Avant que d’entrer en preuve sur l’inspiration des Ecritures & sur son objet, il est bon d’expliquer quelques termes relatifs à cette matiere, & que nous avons déja employés, & de faire quelques distinctions nécessaires pour éviter la confusion des idées.

On entend par révélation la manifestation d’une chose inconnue, soit qu’on l’ait toûjours ignorée, soit qu’on l’ait oubliée après l’avoir connue.

L’inspiration est un mouvement intérieur du Saint-Esprit qui détermine un auteur à écrire & le conduit de telle maniere lorsqu’il écrit, qu’il lui suggere au moins les pensées, & le préserve de tout danger de s’écarter de la vérité.

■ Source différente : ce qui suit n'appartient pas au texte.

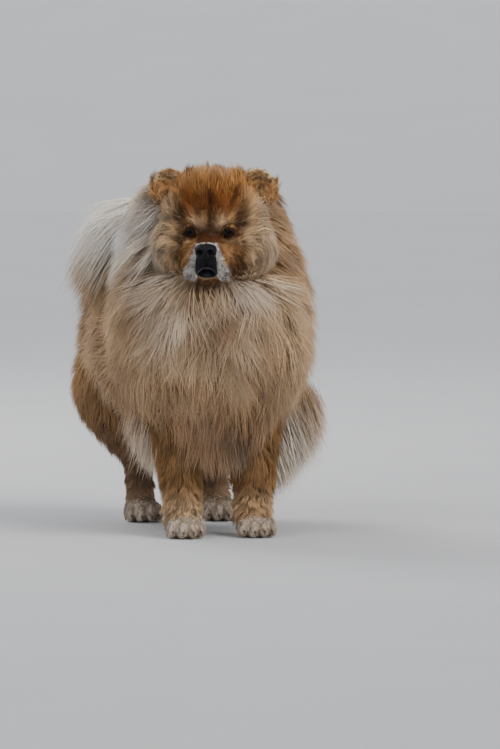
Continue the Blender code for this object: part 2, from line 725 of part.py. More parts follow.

L’assistance ou direction est un secours de Dieu, par lequel celui qui prononce sur quelques vérités de la religion ne peut s’égarer, ni se tromper dans la décision. C’est ce secours que les catholiques reconnoissent avoir été promis à l’Église, & qui la rend infaillible, lorsqu’elle décide dans les conciles généraux, ou que sans être assemblée elle donne son consentement à ce qui a été décidé par le saint siége ou dans quelque concile particulier ; comme il est arrivé à l’égard des décisions du second concile d’Orange sur les matieres de la grace.

Le pieux mouvement admis par Grotius & par d’autres, vient du ciel ; il excite l’auteur à écrire, & lui donne la pensée & la volonté de ne point se tromper de dessein prémédité, sans cependant qu’il soit assûré d’une protection spéciale qui le préserve de toute erreur.

On distingue dans l’Ecriture les choses & les termes qui énoncent les choses. Les choses contenues dans l’Ecriture sont des histoires, ou des prophéties, ou des doctrines ; & celles-ci sont ou philosophiques, qui ont pour objet le méchanisme ou la structure du monde ; ou théologiques, qui se divisent en spéculatives, quand elles ont Dieu pour objet, sans influer sur les mœurs, & en pratiques, quand elles ont pour objet les devoirs de l’homme. Les termes de l’Ecriture sont les paroles dont les auteurs sacrés se sont servis. L’ordre & la liaison des termes forment ce qu’on appelle le style des Livres saints.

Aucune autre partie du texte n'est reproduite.